▶ [STATED EXERCISE]: Write out exactly the lines between the line containing "at the outer face" and the line containing "obj.matrix_world = world", including both of those lines, and nothing more.

▶ [DATA LINES]:
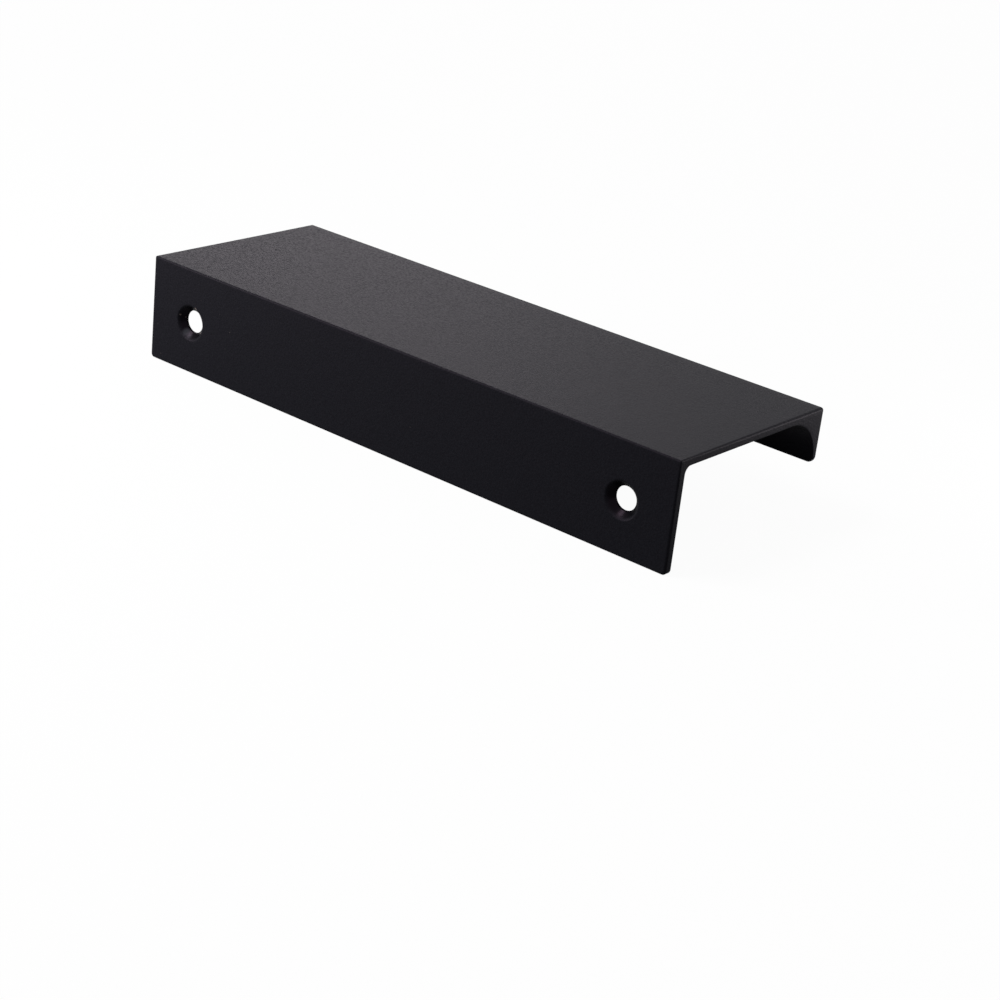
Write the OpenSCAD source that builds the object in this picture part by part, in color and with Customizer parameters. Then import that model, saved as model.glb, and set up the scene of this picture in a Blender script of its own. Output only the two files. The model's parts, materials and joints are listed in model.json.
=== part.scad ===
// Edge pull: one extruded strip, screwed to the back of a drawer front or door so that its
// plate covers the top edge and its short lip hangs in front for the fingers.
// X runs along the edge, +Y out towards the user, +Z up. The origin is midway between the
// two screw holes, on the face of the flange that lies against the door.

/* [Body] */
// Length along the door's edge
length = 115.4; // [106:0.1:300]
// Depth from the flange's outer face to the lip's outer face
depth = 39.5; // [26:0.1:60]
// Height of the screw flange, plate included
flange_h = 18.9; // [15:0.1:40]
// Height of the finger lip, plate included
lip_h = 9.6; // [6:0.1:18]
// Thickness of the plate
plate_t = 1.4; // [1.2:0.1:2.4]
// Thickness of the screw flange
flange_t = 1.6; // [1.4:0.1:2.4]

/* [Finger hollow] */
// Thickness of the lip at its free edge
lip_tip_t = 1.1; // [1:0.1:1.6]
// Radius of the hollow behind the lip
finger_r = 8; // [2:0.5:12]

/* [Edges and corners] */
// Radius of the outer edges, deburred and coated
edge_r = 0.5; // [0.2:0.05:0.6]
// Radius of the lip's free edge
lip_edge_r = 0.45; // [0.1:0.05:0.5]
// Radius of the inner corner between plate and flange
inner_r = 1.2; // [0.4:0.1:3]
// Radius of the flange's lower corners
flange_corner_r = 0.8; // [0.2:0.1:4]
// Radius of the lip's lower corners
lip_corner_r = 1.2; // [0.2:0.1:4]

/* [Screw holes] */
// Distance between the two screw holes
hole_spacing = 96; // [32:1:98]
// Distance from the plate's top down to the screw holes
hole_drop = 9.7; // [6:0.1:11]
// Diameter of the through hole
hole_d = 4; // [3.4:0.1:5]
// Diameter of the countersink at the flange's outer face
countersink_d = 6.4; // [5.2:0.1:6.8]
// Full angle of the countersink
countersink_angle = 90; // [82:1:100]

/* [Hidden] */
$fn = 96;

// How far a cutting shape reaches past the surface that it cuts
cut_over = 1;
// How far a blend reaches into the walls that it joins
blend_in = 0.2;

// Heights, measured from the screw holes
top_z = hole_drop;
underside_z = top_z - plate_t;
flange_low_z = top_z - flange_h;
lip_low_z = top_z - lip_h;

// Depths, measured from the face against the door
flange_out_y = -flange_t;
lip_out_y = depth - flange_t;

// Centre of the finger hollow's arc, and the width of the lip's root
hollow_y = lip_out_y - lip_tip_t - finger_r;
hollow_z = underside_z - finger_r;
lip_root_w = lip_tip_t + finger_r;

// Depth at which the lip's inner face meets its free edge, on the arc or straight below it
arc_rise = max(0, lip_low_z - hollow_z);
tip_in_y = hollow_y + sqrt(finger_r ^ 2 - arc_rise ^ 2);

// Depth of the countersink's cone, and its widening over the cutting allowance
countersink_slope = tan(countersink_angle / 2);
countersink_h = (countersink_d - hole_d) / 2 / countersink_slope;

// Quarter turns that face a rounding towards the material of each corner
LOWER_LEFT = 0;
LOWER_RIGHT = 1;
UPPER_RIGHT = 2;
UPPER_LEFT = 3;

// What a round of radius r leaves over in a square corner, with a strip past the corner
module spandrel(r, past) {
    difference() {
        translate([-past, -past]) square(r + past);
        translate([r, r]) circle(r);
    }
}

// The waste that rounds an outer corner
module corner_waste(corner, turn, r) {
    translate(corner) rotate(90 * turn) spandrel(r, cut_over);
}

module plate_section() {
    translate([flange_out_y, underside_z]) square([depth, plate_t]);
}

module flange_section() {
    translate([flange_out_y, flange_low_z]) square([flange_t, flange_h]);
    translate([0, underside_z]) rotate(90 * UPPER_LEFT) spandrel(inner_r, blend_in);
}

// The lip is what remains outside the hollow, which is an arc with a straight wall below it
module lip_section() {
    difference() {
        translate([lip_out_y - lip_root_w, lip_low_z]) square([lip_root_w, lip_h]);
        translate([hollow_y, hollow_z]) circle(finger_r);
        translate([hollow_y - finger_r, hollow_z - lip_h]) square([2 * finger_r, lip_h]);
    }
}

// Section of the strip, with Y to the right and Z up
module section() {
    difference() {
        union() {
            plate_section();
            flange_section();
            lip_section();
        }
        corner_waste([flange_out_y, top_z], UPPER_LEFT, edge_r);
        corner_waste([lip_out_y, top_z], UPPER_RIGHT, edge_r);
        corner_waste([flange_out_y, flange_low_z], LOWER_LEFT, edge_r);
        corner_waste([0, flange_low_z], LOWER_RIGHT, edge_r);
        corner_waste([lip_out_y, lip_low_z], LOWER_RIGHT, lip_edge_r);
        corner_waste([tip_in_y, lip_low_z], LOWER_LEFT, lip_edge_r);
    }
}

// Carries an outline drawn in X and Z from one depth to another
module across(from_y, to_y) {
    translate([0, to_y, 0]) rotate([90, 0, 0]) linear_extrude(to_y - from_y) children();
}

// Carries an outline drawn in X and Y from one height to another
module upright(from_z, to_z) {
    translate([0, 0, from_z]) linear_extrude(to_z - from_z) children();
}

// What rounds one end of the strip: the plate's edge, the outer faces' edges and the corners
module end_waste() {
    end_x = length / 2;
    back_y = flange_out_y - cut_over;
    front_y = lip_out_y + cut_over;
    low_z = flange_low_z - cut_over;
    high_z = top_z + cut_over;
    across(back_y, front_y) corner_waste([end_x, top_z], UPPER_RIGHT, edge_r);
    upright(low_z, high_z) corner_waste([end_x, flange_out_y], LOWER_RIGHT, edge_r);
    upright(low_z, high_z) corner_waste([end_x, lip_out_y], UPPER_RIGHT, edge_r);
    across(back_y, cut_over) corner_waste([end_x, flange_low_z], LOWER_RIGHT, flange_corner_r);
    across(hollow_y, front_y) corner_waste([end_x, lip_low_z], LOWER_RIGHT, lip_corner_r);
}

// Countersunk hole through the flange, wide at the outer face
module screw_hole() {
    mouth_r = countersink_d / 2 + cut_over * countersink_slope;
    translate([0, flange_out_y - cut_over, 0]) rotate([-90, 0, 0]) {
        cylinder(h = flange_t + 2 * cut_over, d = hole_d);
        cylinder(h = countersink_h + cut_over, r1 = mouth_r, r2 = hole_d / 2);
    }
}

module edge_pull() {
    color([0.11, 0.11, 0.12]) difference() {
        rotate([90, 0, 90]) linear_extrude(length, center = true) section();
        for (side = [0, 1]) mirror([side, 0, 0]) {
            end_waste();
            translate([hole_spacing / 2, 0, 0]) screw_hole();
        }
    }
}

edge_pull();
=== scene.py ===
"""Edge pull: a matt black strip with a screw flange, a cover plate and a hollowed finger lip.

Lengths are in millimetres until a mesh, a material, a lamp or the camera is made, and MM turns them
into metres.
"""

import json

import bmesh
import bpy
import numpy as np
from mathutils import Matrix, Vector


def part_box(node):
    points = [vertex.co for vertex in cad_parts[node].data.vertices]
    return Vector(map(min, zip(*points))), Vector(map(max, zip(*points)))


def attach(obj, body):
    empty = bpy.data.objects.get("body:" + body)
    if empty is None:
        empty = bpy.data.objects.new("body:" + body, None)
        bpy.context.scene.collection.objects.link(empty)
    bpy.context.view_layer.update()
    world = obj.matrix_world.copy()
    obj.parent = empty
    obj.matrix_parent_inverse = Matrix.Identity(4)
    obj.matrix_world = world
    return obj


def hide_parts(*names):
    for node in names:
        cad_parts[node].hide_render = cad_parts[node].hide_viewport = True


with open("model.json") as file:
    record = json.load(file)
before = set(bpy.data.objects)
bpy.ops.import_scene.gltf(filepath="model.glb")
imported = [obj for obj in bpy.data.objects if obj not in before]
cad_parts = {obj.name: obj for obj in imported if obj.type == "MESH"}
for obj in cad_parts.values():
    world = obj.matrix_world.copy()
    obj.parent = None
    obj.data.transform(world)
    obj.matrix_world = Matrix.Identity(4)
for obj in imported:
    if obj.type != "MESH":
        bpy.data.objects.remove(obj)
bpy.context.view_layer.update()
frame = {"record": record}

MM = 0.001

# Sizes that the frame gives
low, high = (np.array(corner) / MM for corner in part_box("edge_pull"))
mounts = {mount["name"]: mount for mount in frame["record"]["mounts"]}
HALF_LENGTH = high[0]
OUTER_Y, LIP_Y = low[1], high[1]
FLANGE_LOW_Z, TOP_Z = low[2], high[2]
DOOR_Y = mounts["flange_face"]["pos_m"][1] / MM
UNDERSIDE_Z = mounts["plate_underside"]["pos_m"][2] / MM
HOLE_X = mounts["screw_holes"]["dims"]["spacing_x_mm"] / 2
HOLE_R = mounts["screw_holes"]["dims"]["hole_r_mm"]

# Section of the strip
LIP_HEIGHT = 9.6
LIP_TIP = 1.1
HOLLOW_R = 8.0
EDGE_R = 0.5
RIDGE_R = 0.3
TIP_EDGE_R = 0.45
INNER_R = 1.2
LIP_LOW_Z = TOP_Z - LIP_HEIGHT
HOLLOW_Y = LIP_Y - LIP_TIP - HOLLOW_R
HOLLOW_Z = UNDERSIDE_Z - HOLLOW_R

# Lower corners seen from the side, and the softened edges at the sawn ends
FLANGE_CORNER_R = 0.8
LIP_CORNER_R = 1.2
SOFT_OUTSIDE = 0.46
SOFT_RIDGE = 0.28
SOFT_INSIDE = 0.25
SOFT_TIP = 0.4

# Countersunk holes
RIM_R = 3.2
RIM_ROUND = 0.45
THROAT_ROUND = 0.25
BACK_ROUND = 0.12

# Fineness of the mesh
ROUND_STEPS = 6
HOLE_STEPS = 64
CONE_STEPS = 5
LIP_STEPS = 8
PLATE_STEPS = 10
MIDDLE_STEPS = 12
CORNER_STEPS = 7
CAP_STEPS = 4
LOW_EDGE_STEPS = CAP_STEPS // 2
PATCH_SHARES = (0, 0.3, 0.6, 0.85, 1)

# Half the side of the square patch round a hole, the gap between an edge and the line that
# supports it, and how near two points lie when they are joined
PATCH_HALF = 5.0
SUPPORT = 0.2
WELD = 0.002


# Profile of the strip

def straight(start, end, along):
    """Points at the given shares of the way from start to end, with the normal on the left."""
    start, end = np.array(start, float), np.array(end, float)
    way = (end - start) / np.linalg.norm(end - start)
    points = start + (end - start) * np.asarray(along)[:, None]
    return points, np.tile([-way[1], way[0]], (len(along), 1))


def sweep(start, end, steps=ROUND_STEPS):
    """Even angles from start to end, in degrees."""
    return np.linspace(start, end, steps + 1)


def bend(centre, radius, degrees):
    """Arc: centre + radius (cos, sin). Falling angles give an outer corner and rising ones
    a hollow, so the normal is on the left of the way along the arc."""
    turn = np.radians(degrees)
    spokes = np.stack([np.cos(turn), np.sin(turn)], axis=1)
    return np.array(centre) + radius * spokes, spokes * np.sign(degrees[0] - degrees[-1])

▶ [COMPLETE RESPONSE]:
// Countersunk hole through the flange, wide at the outer face
module screw_hole() {
    mouth_r = countersink_d / 2 + cut_over * countersink_slope;
    translate([0, flange_out_y - cut_over, 0]) rotate([-90, 0, 0]) {
        cylinder(h = flange_t + 2 * cut_over, d = hole_d);
        cylinder(h = countersink_h + cut_over, r1 = mouth_r, r2 = hole_d / 2);
    }
}

module edge_pull() {
    color([0.11, 0.11, 0.12]) difference() {
        rotate([90, 0, 90]) linear_extrude(length, center = true) section();
        for (side = [0, 1]) mirror([side, 0, 0]) {
            end_waste();
            translate([hole_spacing / 2, 0, 0]) screw_hole();
        }
    }
}

edge_pull();
=== scene.py ===
"""Edge pull: a matt black strip with a screw flange, a cover plate and a hollowed finger lip.

Lengths are in millimetres until a mesh, a material, a lamp or the camera is made, and MM turns them
into metres.
"""

import json

import bmesh
import bpy
import numpy as np
from mathutils import Matrix, Vector


def part_box(node):
    points = [vertex.co for vertex in cad_parts[node].data.vertices]
    return Vector(map(min, zip(*points))), Vector(map(max, zip(*points)))


def attach(obj, body):
    empty = bpy.data.objects.get("body:" + body)
    if empty is None:
        empty = bpy.data.objects.new("body:" + body, None)
        bpy.context.scene.collection.objects.link(empty)
    bpy.context.view_layer.update()
    world = obj.matrix_world.copy()
    obj.parent = empty
    obj.matrix_parent_inverse = Matrix.Identity(4)
    obj.matrix_world = world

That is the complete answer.